Repo rates: In line with longstanding practice, the Central Bank of Oman (CBO) continued to increase its policy rate in lockstep with the US Fed. The repo rate has been raised by 550 bps since 2022.

Nevertheless, credit to the economy increased by 4.3 per cent in 2022 and 6.0 per cent by end-September 2023 (from 4.1 per cent in 2021), reflecting a low pass-through of the policy rate into domestic credit conditions.

Falling public sector debt: Central government debt as a share of GDP declined significantly from 61.3 per cent in 2021 to 39.9 per cent in 2022, following a decision by authorities to deploy surplus oil & gas revenues to prepay government debt.

At the same time, state-owned enterprises slashed their debt to 29.9 per cent of GDP in 2022, down from 40.7 per cent in 2021 on the back of improved performance, asset divestments, and deleveraging initiatives overseen by Oman Investment Authority (OIA). In the upshot, the government's net financial assets-to-GDP ratio increased considerably from –24.9 per cent in 2021 to –10.3 per cent in 2022, the Fund noted.

Improving external position: The current account reached its first surplus of 5.0 per cent of GDP since 2014, said the IMF. Non-oil exports more than doubled from their 2019 levels and represented about one-third of total exports in 2022. CBO reserves, however, declined to $17.6 billion following large debt repayments by the public sector. Oman still holds substantial external buffers when also accounting for OIA’s liquid foreign assets, the Fund said.

Resilient banking sector: Banking sector profitability has returned to prepandemic levels with capital and liquidity ratios remaining well above regulatory requirements.

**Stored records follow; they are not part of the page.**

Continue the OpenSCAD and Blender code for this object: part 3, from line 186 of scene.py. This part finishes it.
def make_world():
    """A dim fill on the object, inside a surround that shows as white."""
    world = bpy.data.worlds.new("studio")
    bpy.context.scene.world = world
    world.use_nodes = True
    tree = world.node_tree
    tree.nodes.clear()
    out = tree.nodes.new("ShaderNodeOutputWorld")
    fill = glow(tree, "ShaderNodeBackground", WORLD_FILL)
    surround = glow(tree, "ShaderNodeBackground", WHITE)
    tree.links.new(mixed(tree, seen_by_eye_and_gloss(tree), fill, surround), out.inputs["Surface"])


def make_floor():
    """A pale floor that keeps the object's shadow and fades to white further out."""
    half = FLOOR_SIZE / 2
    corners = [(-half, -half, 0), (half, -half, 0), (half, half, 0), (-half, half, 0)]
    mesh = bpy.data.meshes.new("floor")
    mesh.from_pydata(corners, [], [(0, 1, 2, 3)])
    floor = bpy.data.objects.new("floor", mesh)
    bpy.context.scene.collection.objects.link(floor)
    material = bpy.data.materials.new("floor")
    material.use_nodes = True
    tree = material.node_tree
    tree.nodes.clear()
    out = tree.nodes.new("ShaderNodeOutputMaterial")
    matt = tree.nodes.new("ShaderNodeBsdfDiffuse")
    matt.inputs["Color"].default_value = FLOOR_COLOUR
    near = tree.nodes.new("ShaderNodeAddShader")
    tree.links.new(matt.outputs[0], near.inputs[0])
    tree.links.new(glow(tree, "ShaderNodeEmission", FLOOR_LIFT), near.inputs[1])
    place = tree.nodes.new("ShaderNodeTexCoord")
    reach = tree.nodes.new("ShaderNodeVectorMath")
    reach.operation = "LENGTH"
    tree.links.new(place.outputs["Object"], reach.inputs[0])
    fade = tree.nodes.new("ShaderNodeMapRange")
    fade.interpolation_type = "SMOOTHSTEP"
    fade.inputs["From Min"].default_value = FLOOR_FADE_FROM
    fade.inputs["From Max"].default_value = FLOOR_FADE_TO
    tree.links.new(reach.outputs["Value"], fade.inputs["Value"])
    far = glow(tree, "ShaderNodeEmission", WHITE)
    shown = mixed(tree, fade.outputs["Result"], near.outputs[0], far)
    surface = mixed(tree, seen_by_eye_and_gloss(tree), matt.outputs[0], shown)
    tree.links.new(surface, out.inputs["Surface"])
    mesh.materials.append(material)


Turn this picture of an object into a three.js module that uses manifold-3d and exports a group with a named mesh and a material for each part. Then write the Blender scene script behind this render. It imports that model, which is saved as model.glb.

NPLs remained contained at 4.4 per cent in June 2023, with loan-loss provisioning around 69 per cent. “Banks were not affected by the global banking turmoil in early 2023 due to CBO’s prudent oversight and banks’ domestic oriented business model. On aggregate, banks' foreign liabilities represented around 10 per cent of total liabilities at end-June 2023, with the net FX open position to capital ratio around 13 per cent,” the report stated.